Interesting story. Brains and skills you take with you, everything else is a lot less mobile than people might think. Even credentials and diplomas are often not recognized in your new home.
As emigrants from South Africa recently discovered, when you might want to sell your farmland or business, due to political instability, everyone else does too.
My Great-great-great-Grandfather was Alexander Herzen, son of Ivan Iakovlev, the Czar's cousin. After Herzen became a revolutionary, the Czar exiled him out of the country. He and his children obtained Swiss citizenship, although he himself lived in London, then Paris. He was good friends with Charles Dickens.
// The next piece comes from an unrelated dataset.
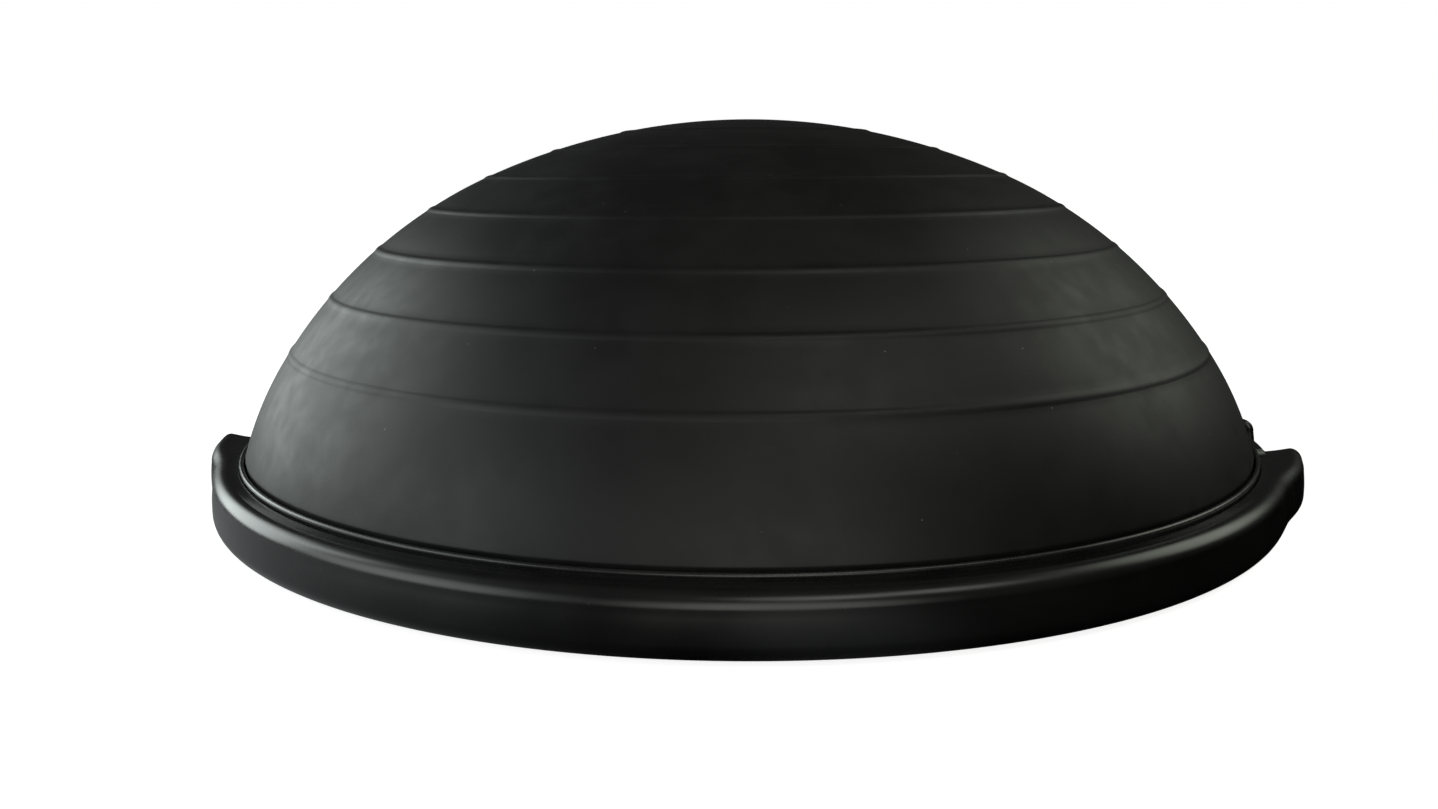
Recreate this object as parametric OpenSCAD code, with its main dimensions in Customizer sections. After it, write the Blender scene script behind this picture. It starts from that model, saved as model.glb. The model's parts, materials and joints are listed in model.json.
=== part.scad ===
// Balance dome trainer: an inflated half dome clamped to a round platform with two hand holds.
// The origin is the centre of the underside, on the floor. +Z is up, the hand holds are on the X axis.

/* [Platform] */
// Diameter of the platform at its outer wall
platform_d = 635; // [620:1:650]
// Span across the two hand holds
handle_span = 666; // [658:1:670]
// Height of the platform's top edge above the floor
platform_h = 31.2; // [30:0.1:33]
// Radius of the rounded lower edge of the rim
rim_lower_r = 9; // [8:0.5:13]
// Radius of the rounded shoulder of the rim
rim_shoulder_r = 8; // [5:0.5:9]
// Wall thickness of the rim moulding
rim_wall = 3.2; // [2.6:0.1:3.6]

/* [Hand holds] */
// Angle from the X axis at which a hand hold starts to bulge out of the round rim
lobe_start_a = 20.5; // [18:0.5:24]
// Half width of the hand recess at its inner side
recess_in_w = 46; // [43:0.5:49]
// Half width of the hand recess at its outer side
recess_out_w = 34; // [30:0.5:36]
// Height of the grip bar below the hand recess
grip_bar_h = 13; // [12:0.5:13.5]

/* [Dome] */
// Height of the crown above the floor
dome_h = 222; // [215:1:228]
// Radius of curvature of the crown
crown_r = 380.5; // [375:0.5:385]
// Polar angle at which the crown meets the side
crown_a = 24; // [22:0.5:26]
// Radius of curvature of the side
side_r = 278.5; // [277:0.5:280]
// Wall thickness of the dome
dome_wall = 4.5; // [3.5:0.5:5]
// Width of a raised rib on the dome
rib_w = 5; // [4:0.5:8]
// Height of a raised rib on the dome
rib_h = 0.5; // [0.3:0.1:1.2]
// Polar angle of the lowest rib
rib_first_a = 55.6; // [54:0.1:57]
// Angle between two ribs on the side
rib_side_pitch = 7.85; // [7.5:0.05:8]
// Angle between two ribs on the crown
rib_crown_pitch = 6.5; // [6:0.1:7]

/* [Fastening] */
// Number of clamp screws round the dome flange
clamp_count = 24; // [12:12:24]
// Radius of the clamp screw circle
clamp_pcr = 282; // [280:0.5:284]
// Number of screws that hold the rim
rim_screw_count = 12; // [4:8:12]
// Number of screws round the underside cover
cover_screw_count = 12; // [6:6:12]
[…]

Although my Great-Grandfather and his Dad both became Doctors in Switzerland, much of their money was still derived from Russian farmland. My Great-Grandmother (Greek) grew up in Moldova. She saw the problems developing in Europe, which led to WW-I, so she built the home in West Hollywood in 1913. This had the additional benefit of being roughly 5,000 miles from where her husband was living at the time, in Moscow.
She also had bonds in the Bank of France, a bank which had made a lot of loans backed by Russian real estate. Too many Russian loans to survive the fall of the Czar, so the Bank of France failed sometime around 1918 I think. Money transfers from her Dad in Moldova ended in 1921 when the Bolsheviks tightened control of Moldova. My Granddad became a Doctor, his brother a lawyer, and his sister a real estate developer.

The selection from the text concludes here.